__REQUIRED WORK__: Quote every line of the material beneath this one.

__COLLECTED DATA__:
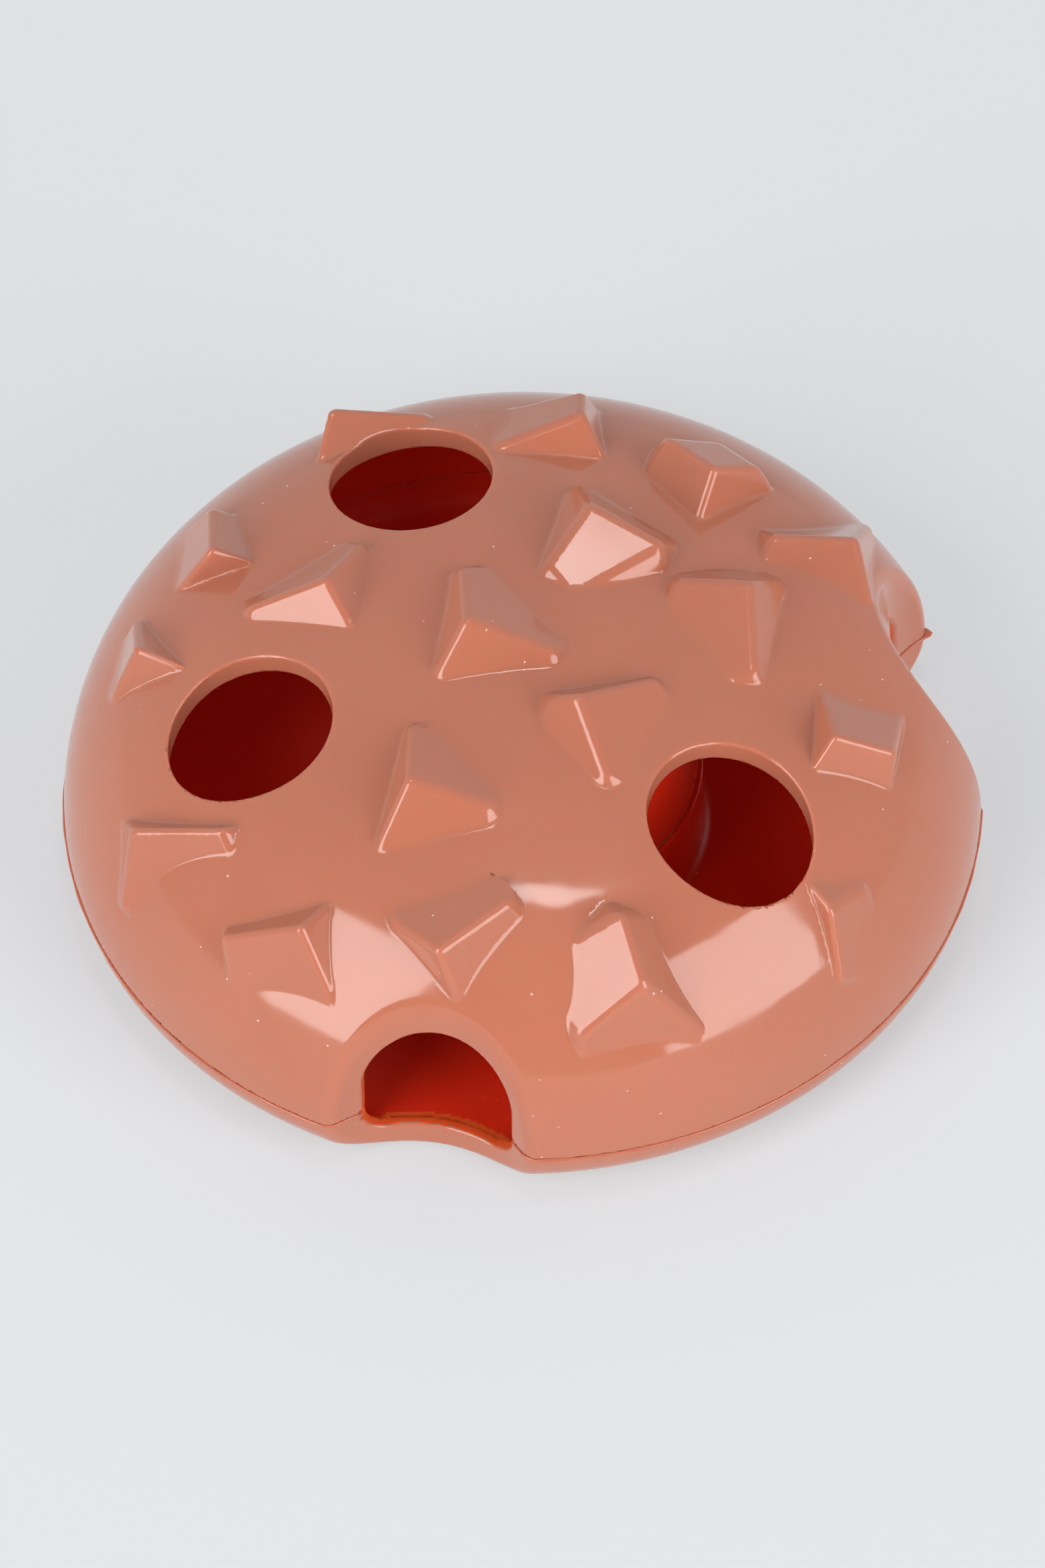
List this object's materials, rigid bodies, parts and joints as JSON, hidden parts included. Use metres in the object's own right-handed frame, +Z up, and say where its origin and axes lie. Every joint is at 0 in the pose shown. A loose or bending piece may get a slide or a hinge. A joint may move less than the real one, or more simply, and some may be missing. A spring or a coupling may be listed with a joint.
{
  "type": "treat dispensing dog toy",
  "caption": "Hollow rubber cookie with raised chunks on its dome, round treat holes and two bite notches, each with an arched port; bonded from two moulded halves.",
  "frame": {"origin": "centre of the toy's axis on the flat underside", "axes": "+Z up through the crown of the dome; -Y towards the front bite, +X towards the right bite"},
  "size_m": [0.1151, 0.1152, 0.046],
  "materials": {
    "rubber": "glossy moulded",
    "cement": "glossy"
  },
  "bodies": {
    "root": {"upper_shell": "rubber", "lower_shell": "rubber", "rim_bond_long": "cement", "rim_bond_short": "cement", "post_bond": "cement"}
  },
  "joints": []
}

__FINISHED TASK__:
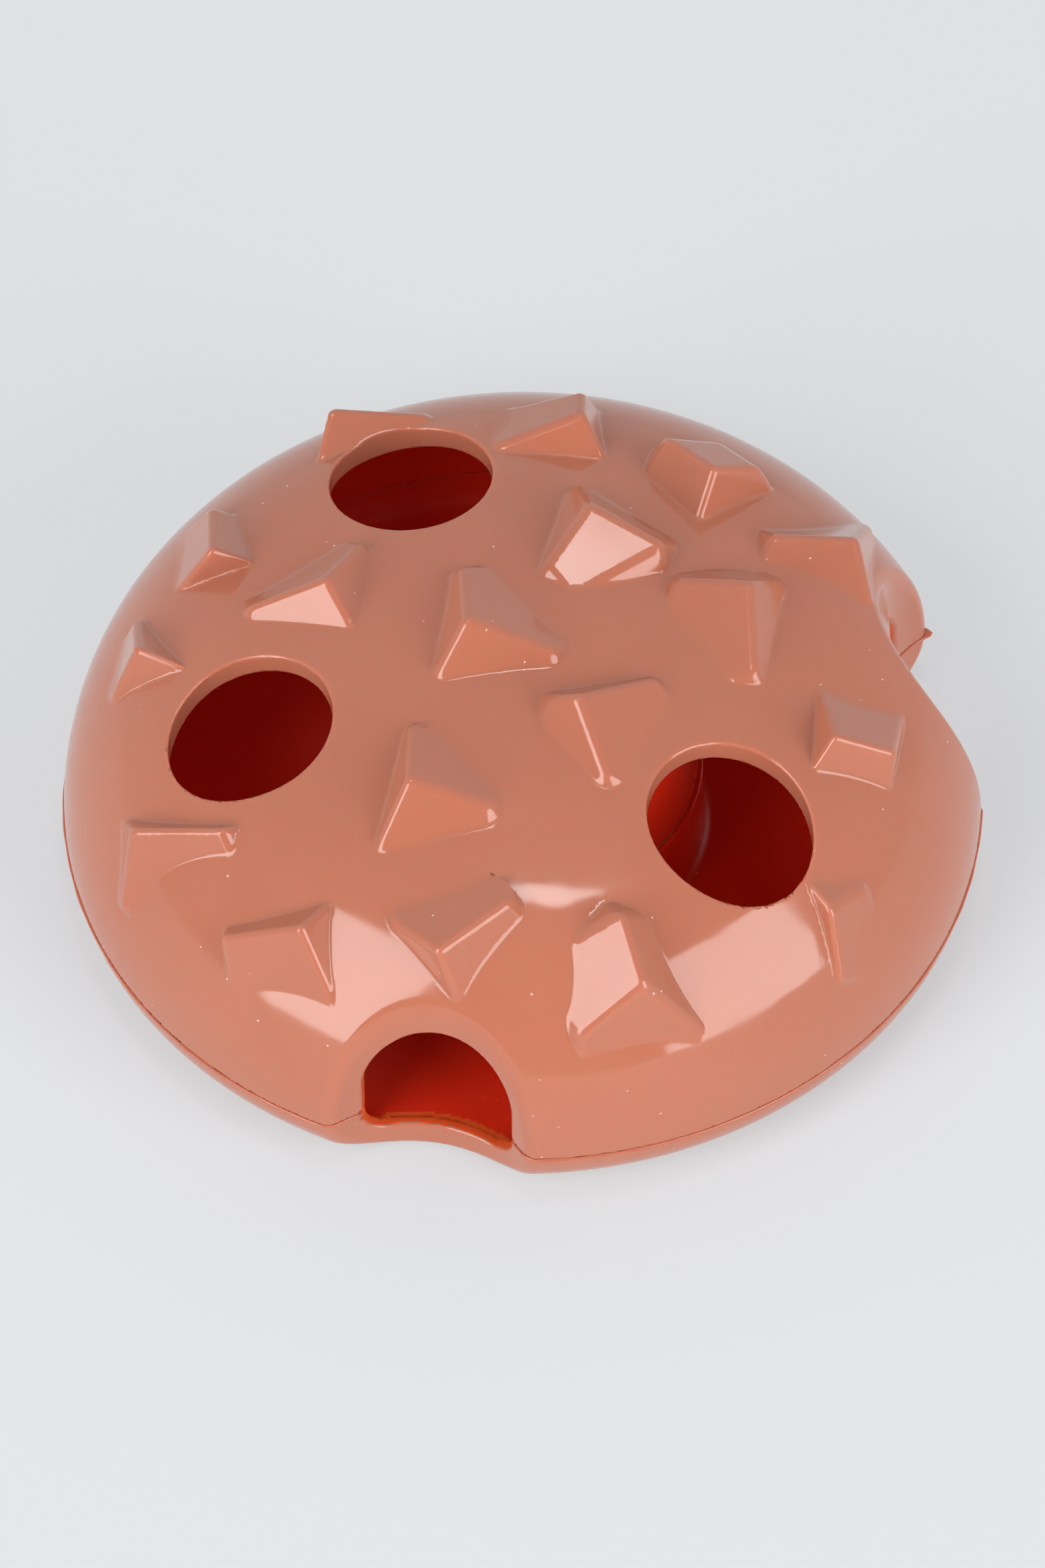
List this object's materials, rigid bodies, parts and joints as JSON, hidden parts included. Use metres in the object's own right-handed frame, +Z up, and say where its origin and axes lie. Every joint is at 0 in the pose shown. A loose or bending piece may get a slide or a hinge. A joint may move less than the real one, or more simply, and some may be missing. A spring or a coupling may be listed with a joint.
{
  "type": "treat dispensing dog toy",
  "caption": "Hollow rubber cookie with raised chunks on its dome, round treat holes and two bite notches, each with an arched port; bonded from two moulded halves.",
  "frame": {"origin": "centre of the toy's axis on the flat underside", "axes": "+Z up through the crown of the dome; -Y towards the front bite, +X towards the right bite"},
  "size_m": [0.1151, 0.1152, 0.046],
  "materials": {
    "rubber": "glossy moulded",
    "cement": "glossy"
  },
  "bodies": {
    "root": {"upper_shell": "rubber", "lower_shell": "rubber", "rim_bond_long": "cement", "rim_bond_short": "cement", "post_bond": "cement"}
  },
  "joints": []
}